Ainda que ele seja uma personalidade complexa e difícil de compreender, mesmo para quem falou com ele várias vezes e o estudou durante mais de dez anos...o que é que Mikhail Gorbatchov disse sobre o seu livro?

"Eu mandei-lhe uma cópia da versão inglesa e ele não lê em inglês. Na volta soube por gente que lhe é próxima que ele disse... - sabe algum russo? - "agradeço do fundo do coração", foi o que terá dito. Agora pode ler a versão em russo, já existe e nós vamos lá em dezembro e ele vai lá estar."

Pensa que pessoas como Trump e Putin estão a colocar em causa aquilo que gente como Gorbatchov e Bush pai ou Reagan conseguiram?

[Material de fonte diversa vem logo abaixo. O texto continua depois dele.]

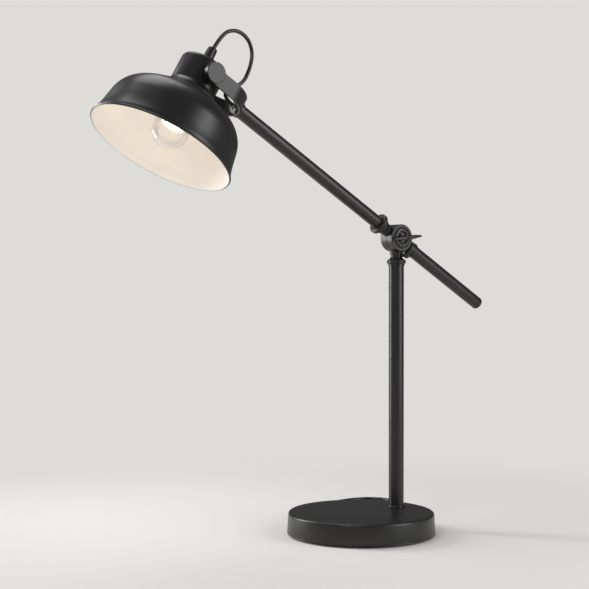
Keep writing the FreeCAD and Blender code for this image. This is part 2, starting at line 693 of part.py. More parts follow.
cup_inner = NECK_CUP_RADIUS - NECK_CUP_WALL
cup_roof = NECK_CUP_TOP - NECK_CUP_WALL
cup = turned(rounded([
    (NIPPLE_RADIUS, NECK_CUP_TOP),
    (NECK_CUP_RADIUS, NECK_CUP_TOP),
    (NECK_CUP_RADIUS, -NECK_CUP_FOOT),
], [NECK_CUP_EDGE]) + rounded([
    (cup_inner, -NECK_CUP_FOOT),
    (cup_inner, cup_roof),
    (NIPPLE_RADIUS, cup_roof),
], [NECK_CUP_EDGE - NECK_CUP_WALL]))
BOSS_RADIUS = 2 * PIVOT_PIN_RADIUS
boss_depth = cup_inner - PIVOT_PIN_GRIP
for side in (-1, 1):
    boss = aimed(rod(BOSS_RADIUS, boss_depth, cup_inner + 1), Vector(0, side, 0))
    cup = cup.fuse(boss.common(rod(cup_inner + NECK_CUP_WALL / 2, -NECK_CUP_FOOT, cup_roof)))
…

"Sim, agora temos uma nova guerra fria. Não é a mesma coisa, nalgumas coisas é menos perigosa que a velha Guerra Fria e noutras é mais perigosa, mas certamente Gorbatchov pensou que tinha acabado com a Guerra Fria e agora estamos confrontados com isso de novo. E eu diria que a culpa é de ambos os lados. Não só do Putin, mas dos americanos também. É um resultado trágico."

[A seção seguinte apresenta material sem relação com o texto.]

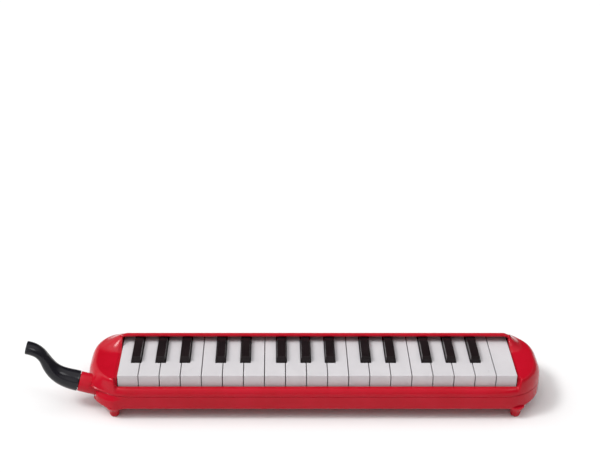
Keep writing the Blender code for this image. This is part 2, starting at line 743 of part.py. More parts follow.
def mouthpiece_path():
    """The bent part's middle line, from the shoulder to the tip, as two Bezier curves across X and Z."""
    start = SOCKET_AT + SOCKET_OUT * (SOCKET_END + GAP)
    first = [(0, 0), (-12.5, 3.6), (-21, 6.5), (-27, 18.5)]
    second = [(-27, 18.5), (-31, 26.5), (-32.5, 34.5), (-46.2, 37.3)]
    points = []
    for corners, shares in ((first, range(0, 7)), (second, range(1, 7))):
        corners = [start + Vector((x * MM, 0, z * MM)) for x, z in corners]
        points += [bezier(*corners, k / 6) for k in shares]
    return points


def mouthpiece(material):
    path = mouthpiece_path()
    ahead = [(b - a).normalized() for a, b in zip(path, path[1:])]
    along = [SOCKET_OUT] + [(a + b).normalized() for a, b in zip(ahead, ahead[1:])] + [ahead[-1]]
    ups = [Vector((0, 1, 0)).cross(direction) for direction in along]
    heights = [9.8, 9.7, 9.3, 8.7, 8.0, 7.2, 6.4, 5.7, 5.2, 5.2, 5.3, 5.5, 5.6]
    widths = [9.8, 9.7, 9.3, 8.9, 8.4, 8.0, 7.6, 7.4, 7.3, 7.3, 7.4, 7.6, 7.7]
    wall, bore = 1.7 * MM, 4.4 * MM
    up = ups[0]
    spigot = [(5.9, 2), (6.3, 2.6), (6.3, 7), (5.5, 7), (5.5, 9), (6.4, 9), (6.4, 16.3)]
    centres = [SOCKET_AT + SOCKET_OUT * t * MM for _, t in spigot] + path
    normals = [up] * len(spigot) + ups
    sizes = [(r * MM, r * MM) for r, _ in spigot] + [(w * MM, h * MM) for w, h in zip(widths, heights)]
    inner = [(w * MM - wall, h * MM - wall) for w, h in zip(widths, heights)]
    inner[:2] = [(bore, bore), (6 * MM, 6 * MM)]
    centres += path[::-1] + [SOCKET_AT + SOCKET_OUT * SPIGOT_END]
    normals += ups[::-1] + [up]
    sizes += inner[::-1] + [(bore, bore)]
    return place("mouthpiece", tube_mesh("mouthpiece", centres, normals, sizes, 12), material, 50)


def mouthpiece_seal(material):
    """The ring in the spigot's groove."""
    angles = [math.pi / 3 * k for k in range(6)]
    profile = [((6.6 + 0.75 * math.cos(a)) * MM, (8 + 0.75 * math.sin(a)) * MM) for a in angles]
    return turned("mouthpiece_seal", profile, SOCKET_AT, SOCKET_OUT, material)


def inlet_duct(material):
    """The soft tube that carries breath from the socket's inner end to the wind chest's end wall."""
    start = SOCKET_AT - SOCKET_OUT * 10.3 * MM
    route = [start, start - SOCKET_OUT * 5 * MM]
    route += [Vector((x * MM, y * MM, z * MM)) for x, y, z in (
        (-190.8, -17, 16.2), (-190.8, -8, 16.8), (-191, 2, 17.2), (-190.7, 9.5, 17.3), (-185.1, 9.5, 17.3),
    )]
    curve = bpy.data.curves.new("inlet_duct", "CURVE")
    curve.dimensions = "3D"
    curve.bevel_depth = 3.7 * MM
    curve.bevel_resolution = 2
    curve.resolution_u = 2
    spline = curve.splines.new("NURBS")
    spline.points.add(len(route) - 1)
    for point, place_at in zip(spline.points, route):
        point.co = (*place_at, 1)
    spline.use_endpoint_u = True
    spline.order_u = 3
    guide = bpy.data.objects.new("inlet_duct_route", curve)
    bpy.context.scene.collection.objects.link(guide)
    graph = bpy.context.evaluated_depsgraph_get()
    mesh = bpy.data.meshes.new_from_object(guide.evaluated_get(graph))
    bpy.data.objects.remove(guide)
    mesh.name = "inlet_duct"
    duct = place("inlet_duct", mesh, material)
    solidify = duct.modifiers.new("wall", "SOLIDIFY")
    solidify.thickness = 0.9 * MM
    solidify.offset = 0
    return duct


# ---------------------------------------------------------------- water valve


def drain_valve(button_material, metal, rubber):
    at = (DRAIN_X, 0, DRAIN_Z)
    along = (0, 1, 0)
    button = [
        (1.3, 43.5), (3, 43.5), (3, 45), (4, 45), (4, 46.7), (3, 46.7), (3, 50.4), (2.4, 51), (0, 51),
        (0, 48), (1.3, 48),
    ]
    pin = [(0, 31.8), (2.2, 31.8), (2.2, 32.9), (1, 32.9), (1, 47.7), (0, 47.7)]
    seal = [(1.3, 33.2), (2.4, 33.2), (2.4, 34.7), (1.3, 34.7)]
    for name, profile, material in (
        ("drain_button", button, button_material),
        ("drain_valve_pin", pin, metal),
        ("drain_valve_seal", seal, rubber),
    ):
        turned(name, [(r * MM, y * MM) for r, y in profile], at, along, material)
    drain_spring(metal)


def drain_spring(material):
    turns, per_turn, radius = 3, 8, 2.4 * MM
    start, end = CHEST_REAR + 0.6 * MM, 42.9 * MM
    count = turns * per_turn
    curve = bpy.data.curves.new("drain_spring", "CURVE")
    curve.dimensions = "3D"
    curve.bevel_depth = 0.28 * MM
    curve.bevel_resolution = 0
    curve.use_fill_caps = True
    spline = curve.splines.new("POLY")
    spline.points.add(count)
    for k, point in enumerate(spline.points):
        a = 2 * math.pi * k / per_turn
        y = start + (end - start) * k / count
        point.co = (DRAIN_X + radius * math.cos(a), y, DRAIN_Z + radius * math.sin(a), 1)
    spring = bpy.data.objects.new("drain_spring", curve)
    curve.materials.append(material)
    PARTS.objects.link(spring)


# ---------------------------------------------------------------- hand strap


def strap_screw_places():
    return (STRAP_LEFT + STRAP_SCREW_INSET, STRAP_RIGHT - STRAP_SCREW_INSET)


def hand_strap(material):
    """A slack band under the body, held at both ends and hanging clear of the case between them."""
    shelf = 2 * STRAP_SCREW_INSET
    half = [(STRAP_LEFT, STRAP_END_TOP), (STRAP_LEFT + shelf, STRAP_END_TOP)]
    for k in range(1, 5):
        drop = smooth_step(k, 0, 4) * (STRAP_END_TOP - STRAP_SAG_TOP)
        half.append((STRAP_LEFT + shelf + STRAP_BEND * k / 4, STRAP_END_TOP - drop))
    top = half + [(STRAP_LEFT + STRAP_RIGHT - x, z) for x, z in reversed(half)]
    outline = top + [(x, z - STRAP_THICK) for x, z in reversed(top)]
    front, rear = STRAP_Y - STRAP_HALF_WIDTH, STRAP_Y + STRAP_HALF_WIDTH
    strap = prism("hand_strap", outline, "XZ", front, rear, material)
    places = strap_screw_places()
    holes = cylinders("strap_holes", [((x, STRAP_Y, 0), (x, STRAP_Y, 9 * MM), 1.5 * MM) for x in places])
    cut(strap, holes)
    return holes


def strap_bracket(side, x, holes, material):
    half_x, half_y = 4.5 * MM, STRAP_HALF_WIDTH + 1.5 * MM
    low, high = (x - half_x, STRAP_Y - half_y, 4.4 * MM), (x + half_x, STRAP_Y + half_y, 5.9 * MM)
    bracket = boxes(f"strap_bracket_{side}", [(low, high)], material)
    cut(bracket, holes)


def strap_screw(side, x, material):
    profile = [(0, 2.6), (1.8, 2.6), (2.7, 3.4), (2.7, 4.1), (1.2, 4.1), (1.2, 15), (0, 16)]
    profile = [(r * MM, z * MM) for r, z in profile]
    turned(f"strap_screw_{side}", profile, (x, STRAP_Y, 0), (0, 0, 1), material)


# ---------------------------------------------------------------- assembly


def main():
    red = make_material("red_case", (0.62, 0.012, 0.03), 0.22)
    ivory = make_material("white_key", (0.82, 0.82, 0.84), 0.25)
    ebony = make_material("black_key", (0.012, 0.011, 0.013), 0.2)
    black = make_material("black_mouthpiece", (0.014, 0.014, 0.018), 0.3)
    chest_plastic = make_material("chest_plastic", (0.75, 0.74, 0.7), 0.5)
    steel = make_material("steel", (0.6, 0.6, 0.62), 0.3, 1.0)
    brass = make_material("reed_brass", (0.75, 0.58, 0.28), 0.35, 1.0)
    rubber = make_material("rubber", (0.03, 0.03, 0.03), 0.7)
    felt = make_material("felt", (0.1, 0.25, 0.15), 0.95)
    webbing = make_material("strap_webbing", (0.02, 0.02, 0.022), 0.85)

    keys = key_layout()
    underside = key_underside_cutter(HALF_LENGTH)
    clearances = post_clearances(keys)
    for key in keys:
        if key["black"]:
            black_key(key, underside, ebony)
        else:
            white_key(key, underside, clearances, ivory)

    upper, lower = upper_case(red), lower_case(red)
    hole = socket_hole()
    join(upper, socket_collar("upper_collar", PARTING + SEAM, CHEEK_TOP))
    join(lower, socket_collar("lower_collar", UNDERSIDE, PARTING - SEAM))
    cut(upper, hole)
    cut(lower, hole)
    for index, (x, y) in enumerate(CASE_SCREWS, 1):
        case_screw(index, x, y, steel)

    wind_chest(keys, chest_plastic)
    chest_cover(chest_plastic)
    chest_gasket(rubber)
    half = len(keys) // 2
    split = (keys[half - 1]["middle"] + keys[half]["middle"]) / 2
    end = CHEST_X - 3 * MM
    reed_plate("reed_plate_low", keys[:half], 0, -end, split - GAP / 2, brass)
    reed_plate("reed_plate_high", keys[half:], half, split + GAP / 2, end, brass)
    pivot_shaft(steel)
    key_spring_comb(keys, steel)
    key_guide_rail(keys, chest_plastic)
    key_stop_felt(felt)

    mouthpiece_socket(red)
    inlet_duct(rubber)
    mouthpiece(black)
    mouthpiece_seal(rubber)
    drain_valve(black, steel, rubber)

    holes = hand_strap(webbing)
    for side, x in zip(("left", "right"), strap_screw_places()):
        strap_bracket(side, x, holes, steel)
        strap_screw(side, x, steel)

    body = bpy.data.objects.new("melodica_body", None)
    bpy.context.scene.collection.objects.link(body)
    body.location = (BODY_OFFSET, 0, -GROUND)
    for obj in [*PARTS.objects, *CUTTERS.objects]:
        obj.parent = body


clear_scene()
PARTS = make_collection("melodica")
CUTTERS = make_collection("cutters", hidden=True)
main()
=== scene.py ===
"""The looks of a 32-key melodica with a curved mouthpiece.

A glossy red case, ivory and ebony keys, and soft studio light.
"""

import json
import math

import bmesh
import bpy
from mathutils import Matrix, Vector


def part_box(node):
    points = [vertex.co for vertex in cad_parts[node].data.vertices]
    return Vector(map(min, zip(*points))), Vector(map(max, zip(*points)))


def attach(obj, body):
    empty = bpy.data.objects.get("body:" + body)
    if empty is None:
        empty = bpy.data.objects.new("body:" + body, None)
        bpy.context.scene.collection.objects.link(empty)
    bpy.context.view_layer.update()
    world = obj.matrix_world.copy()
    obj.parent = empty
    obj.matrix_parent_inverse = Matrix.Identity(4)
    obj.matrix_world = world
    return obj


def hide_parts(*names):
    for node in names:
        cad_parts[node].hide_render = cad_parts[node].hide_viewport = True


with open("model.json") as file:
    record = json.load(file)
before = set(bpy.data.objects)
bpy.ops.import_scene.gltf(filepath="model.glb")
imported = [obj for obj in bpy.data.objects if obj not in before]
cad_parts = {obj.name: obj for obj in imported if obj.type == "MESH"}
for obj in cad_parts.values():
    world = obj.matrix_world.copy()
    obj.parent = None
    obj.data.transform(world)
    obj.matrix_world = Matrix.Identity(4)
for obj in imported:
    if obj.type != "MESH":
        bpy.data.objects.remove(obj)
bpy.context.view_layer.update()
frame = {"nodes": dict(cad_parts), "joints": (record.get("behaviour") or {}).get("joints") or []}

MM = 0.001

# ---------------------------------------------------------------- places, from the frame

NODES = frame["nodes"]
WHITE_KEYS = sorted(name for name in NODES if name.startswith("white_key"))
BLACK_KEYS = sorted(name for name in NODES if name.startswith("black_key"))
FIRST_KEY, LAST_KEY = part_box("white_key_F3"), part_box("white_key_C6")
UPPER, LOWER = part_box("upper_case"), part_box("lower_case")
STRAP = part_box("hand_strap")
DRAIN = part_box("drain_button")
MIDDLE = (FIRST_KEY[0].x + LAST_KEY[1].x) / 2
SEAM = 0.15 * MM
PARTING = LOWER[1].z + SEAM
RIDGE_TOP = UPPER[1].z
SLIDE = next(joint for joint in frame["joints"] if joint["name"] == "mouthpiece_slide")
SOCKET_AT = Vector(SLIDE["pos_m"])
SOCKET_OUT = Vector(SLIDE["axis"]).normalized()
UP = Vector((0, 0, 1))
REARWARD = Vector((0, 1, 0))

# ---------------------------------------------------------------- the case, from the keyboard's middle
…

Como é que ele será recordado pelos cidadãos russos, especialmente pelas gerações mais novas?

"Penso que se a Rússia eventualmente retomar um caminho no sentido da democracia, ele será visto como o homem que abriu a porta. Se isso não acontecer, o que também é possível, ele continuará a ser visto como um sonhador utópico que pensou que poderia melhorar as coisas e ainda as tornou piores."